给出一个序列a[1],a[2],a[3]......a[n],你的任务是计算子序列的最大和,例如,对于(6,-1,5,4,-7),最大和是这个子序列6 + (-1) + 5 + 4 = 14
Input
The first line of the input contains an integer T(1<=T<=20) which means the number of test cases. Then T lines follow, each line starts with a number N(1<=N<=100000), then N integers followed(all the integers are between -1000 and 1000).

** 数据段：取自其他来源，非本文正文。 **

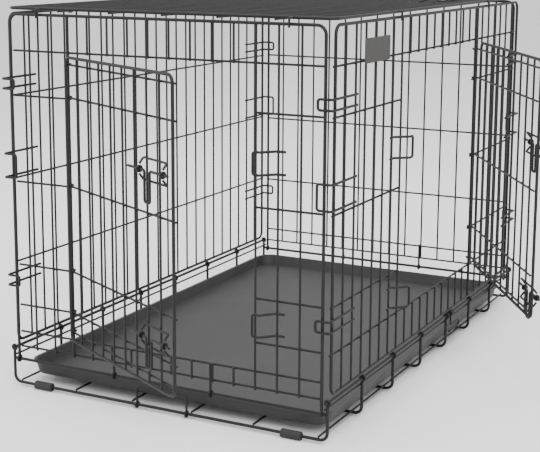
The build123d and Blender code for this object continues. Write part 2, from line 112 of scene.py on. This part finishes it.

第一行包括一个整数T(1<=T<=20),代表测试用例的数量。接下来的T行,每行开始于一个数N(1<=N<=100000),然后跟着N个数,所有的整数都在 -1000 and 1000
Output
For each test case, you should output two lines. The first line is "Case #:", # means the number of the test case. The second line contains three integers, the Max Sum in the sequence, the start position of the sub-sequence, the end position of the sub-sequence. If there are more than one result, output the first one. Output a blank line between two cases.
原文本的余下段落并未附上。